Don’t choose KPIs out of habit. Don’t copy them from another company. Don’t default to what’s easy to track. Choose them based on what your business, and your people, actually need.

Because what you measure shapes what your team does.

Introduction

KPIs (Key Performance Indicators) are powerful, when chosen wisely.

They drive focus.
They guide behavior.
They influence culture.

But poorly chosen KPIs?
They create noise, misalignment, and the illusion of progress.
They reward the wrong behavior or overlook what actually matters.

Before you roll out another dashboard, pause and ask:
“Is this KPI doing more harm than good?”

In this article, we’ll walk you through 5 simple yet critical filters every leader should apply before finalizing a KPI, so you don’t just measure what’s easy, but what truly matters.

1. Relevance: Does it directly link to a business objective?

The first filter is strategic alignment.

Ask:

  • What goal is this KPI connected to?
  • If this KPI improves, will the business actually benefit?
  • Would it matter if this number went up, or is it just noise?

📌 Avoid: Metrics that look good on paper but don’t move the business forward (a.k.a. vanity metrics).
Use: KPIs that tie back to revenue, retention, efficiency, satisfaction, or another core priority.

A relevant KPI answers the question: “So what?”

2. Clarity: Is it easy to understand and interpret?

If a KPI is confusing, it won’t drive action.

Ask:

  • Would your team know what this KPI means without a long explanation?
  • Can they clearly see what behavior drives it up or down?
  • Is the formula or logic behind it transparent?

📌 Avoid: Overcomplicated composite scores or abstract ratios that create doubt or debate.
Use: Clear, direct metrics that tell a story at a glance.

A clear KPI becomes a shared language between leaders and teams.

3. Controllability: Can the person or team influence it directly?

Nothing kills morale like being judged on something you can’t control.

Ask:

  • Does the team have the tools, authority, and resources to affect this number?
  • Are there external dependencies that make this metric unreliable?
  • Is this better tracked at the individual, team, or department level?

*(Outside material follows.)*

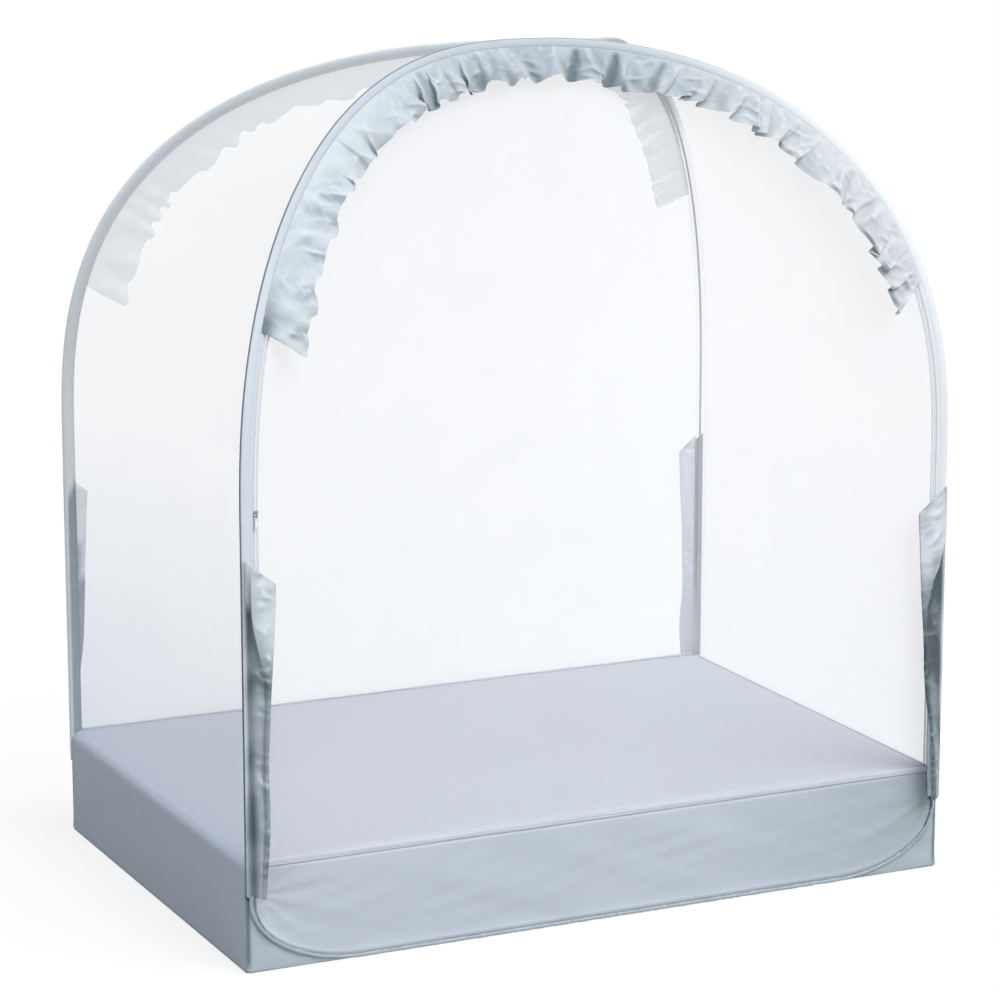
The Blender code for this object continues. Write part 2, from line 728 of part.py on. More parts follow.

📌 Avoid: KPIs that depend too heavily on external variables (e.g., “website traffic” for a backend engineer).
Use: Metrics tied to daily decisions, habits, or execution patterns.

If people don’t feel ownership over a metric, they won’t feel motivated to improve it.

4. Balance: Does it encourage the right behavior without distorting priorities?

Great KPIs drive the right kind of performance, not just performance at any cost.

Ask:

  • Could this KPI be gamed or manipulated?
  • Will people cut corners to hit the number?
  • Does this KPI encourage collaboration or create internal conflict?

📌 Avoid: Metrics that reward volume without quality, or speed without sustainability.
Use: Balanced KPIs that include both outcomes and behaviors, or pair complementary metrics (e.g., “Sales Closed” + “Churn Rate”).

Every KPI creates incentives. Be sure you like the behavior it promotes.

5. Frequency: Is it measured and reviewed at the right cadence?

Some metrics are useful daily. Others make more sense monthly or quarterly.

Ask:

  • How often will this KPI be reviewed?
  • Is the timeline realistic for showing meaningful progress?
  • Does this cadence allow for course correction?

📌 Avoid: Reviewing long-term KPIs too frequently, which causes panic or overreaction.
Use: A cadence that supports insight, not noise.

A great KPI is paired with the right rhythm, otherwise, it’s just a number on a screen.

Bonus: Test It with This Litmus Question

Before finalizing any KPI, ask yourself:

“If someone optimized their performance entirely around this KPI, would I be happy with the result?”

If the answer is “not really,” it’s not a good KPI.

Final Thought: Be Intentional, Not Just Operational

Don’t choose KPIs out of habit.
Don’t copy them from another company.
Don’t default to what’s easy to track.

Choose them based on what your business, and your people, actually need.

Use these 5 filters:

  1. Relevance
  2. Clarity
  3. Controllability
  4. Balance
  5. Frequency

And you’ll create KPIs that:

  • Reflect real contribution
  • Build team ownership
  • Drive meaningful outcomes

Because the right metrics don’t just measure progress, they accelerate it.